A desigualdade entre ricos e pobres sobe no país há 17 trimestres consecutivos, pouco mais de quatro anos. O ciclo é o mais longo já registrado, aponta pesquisa do centro de estudos FGV Social. No segundo trimestre, o índice que mede a concentração de renda avançou 0,11%, o menor crescimento em termos percentuais desde que voltou a subir, no início de 2015. Em entrevista à coluna, o economista e diretor do FGV Social, Marcelo Neri, avalia os impactos da situação em meio ao cenário de crise na economia brasileira.
O que chama atenção nas conclusões do estudo?
A desigualdade está aumentando há 17 semestres consecutivos no país. Mas o novo aumento foi o menor do período. Talvez estejamos vendo a luz no fim do túnel. É preciso aguardar. A pesquisa traz uma notícia muito preocupante. Nunca havia ocorrido o registro de 17 trimestres consecutivos de aumento.
O que fez a desigualdade perder ritmo, mas seguir em alta?
Isso tem a ver com a situação da economia. Em particular, com o desemprego, que foi o principal fator de degeneração da distribuição de renda no país. Agora, começa a jogar a favor.
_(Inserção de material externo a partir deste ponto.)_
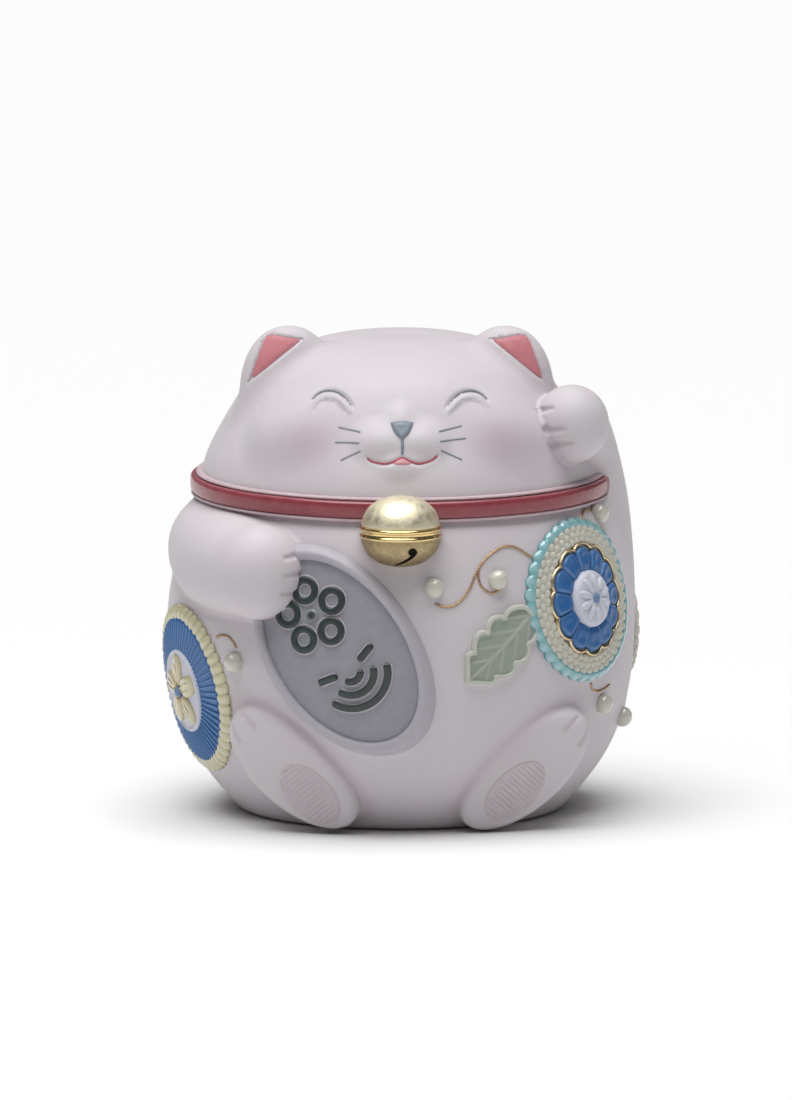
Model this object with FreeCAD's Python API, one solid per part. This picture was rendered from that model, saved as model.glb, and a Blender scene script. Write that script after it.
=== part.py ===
"""Beckoning cat figurine: a hollow bisque porcelain cat, cast in sections that are joined with slip,
with a glazed collar, a gilt bell, an oval coin, and applied rosettes, leaves, stems and beads.

Millimetres. +Z is up, the cat faces -Y, and its left arm, which beckons, is on the +X side.
The origin is the centre of the flat base. Azimuth is in degrees round +Z, from the front (-Y)
towards +X. The seam is the level where the head casting stands on the body casting. A relief is
a piece that follows the body's surface, between two heights above it.
"""
import FreeCAD, Part
import math
import os

from FreeCAD import Matrix, Placement, Rotation, Vector

# ---- driving dimensions -------------------------------------------------------------------
BASE_R = 62.5            # the flat base
BASE_EDGE = 2.0          # rounding of the base's edge
BELLY_R = 91.0           # widest radius of the body
BELLY_Z = 74.0
SEAM_R = 78.5            # where body and head castings meet, under the collar
SEAM_Z = 128.0
HEAD_H = 60.5            # crown above the seam
FLANK_POWER = 2.7        # how full the body is below the belly
SHOULDER_POWER = 1.7     # and above it
WALL = 4.0               # slip-cast wall
BASE_WALL = 5.0
VENT_R = 4.0             # firing vent through the base
VENT_Y = 34.0
LAP_H = 3.0              # stepped joint between the two castings
FIT = 0.15               # gap left for slip in that joint

CHEEK_R, TEMPLE_R, BROW_R, CROWN_R = 75.0, 72.0, 70.0, 65.3   # head, from the seam's centre,
CHEEK_A, TEMPLE_A, BROW_A, CROWN_A = 12.0, 26.0, 42.0, 60.0   # at these angles above the seam

COLLAR_H = 6.6           # glazed band
COLLAR_T = 2.9
COLLAR_CROWN = 0.5       # how far its face bulges
EDGING_H = 1.4           # plain ridge above and below the band
EDGING_T = 0.9
EDGING_CROWN = 0.4

BELL_R = 15.2
BELL_H = 27.4
BELL_WALL = 1.8
BELT_H = 4.6
BELT_T = 0.9             # how far the belt's lips stand out
BELL_REACH = 5.5         # bell's axis in front of the seam's radius
BELL_DROP = 7.5          # bell's middle below the seam
SLOT_W = 1.0
SLOT_HOLE_R = 1.5

EAR_L, EAR_W, EAR_D = 30.5, 20.0, 13.0   # length, half width and half depth at the root
EAR_ROOT = (42.0, -15.0, SEAM_Z + 33.6)
EAR_SHIFT = -1.5         # both ears sit a little to the cat's right
EAR_LEAN = 4.0           # outwards, in degrees
EAR_TIP_ROUND = 1.2
LINING_T = 1.2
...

O desemprego passou a ceder, e a desigualdade aumentou menos. Mas, mesmo assim, ambos seguem em níveis considerados altos no país.
Qual a relação entre a alta na desigualdade e a persistência da crise econômica?
A desigualdade acentua a crise econômica. Aumenta os impactos sobre a pobreza. Faz com que a queda na renda gere perdas sociais maiores. Além disso, dificulta a retomada da economia. Assim, cai a propensão da sociedade a gastar com bens e serviços. A alta na desigualdade também gera instabilidade política. Provoca incertezas sobre o cenário econômico. A concentração de renda se sobrepõe ao comportamento da economia. O aumento potencializou os efeitos da crise. Antes desse período, a renda vinha crescendo, e a desigualdade estava caindo no país. Aí, a situação se inverteu. A renda passou a cair, e a concentração aumentou. Os dois jogavam a favor antes. Depois, passaram a jogar contra. O que chama atenção é que, em países como Estados Unidos e França, discute-se muito a desigualdade. No Brasil, o assunto é pouco debatido. Reflete o desinteresse sobre as diferenças existentes entre a população.
A melhora depende do quê?
É preciso debater a desigualdade. Jogar luz sobre o tema. Em termos de políticas públicas, o país necessita de igualdade de oportunidades, com acesso a escolas de qualidade. Educação tem importante papel nisso. A atuação do governo ao distribuir renda e taxar (impostos) precisa ser aprimorada com a reforma tributária. Tanto a tributária quanto a previdenciária têm missão importante para reduzir a desigualdade. O Estado é que acaba redistribuindo renda, mas tem papel de Robin Hood às avessas. Obviamente, é necessário pensar em reformas pró-equidade.
E os projetos em debate no Congresso são pró-equidade?
A reforma da Previdência poderia ser melhor. O regime do funcionalismo público é muito desigual em relação ao restante da população. Foram poupadas questões como a do BPC (Benefício de Prestação Continuada) e a da aposentadoria rural. A Previdência no Brasil reproduz a alta desigualdade de renda. É preciso reformar o sistema para diminuir isso, e não aumentar. De alguma forma, é algo que está sendo feito.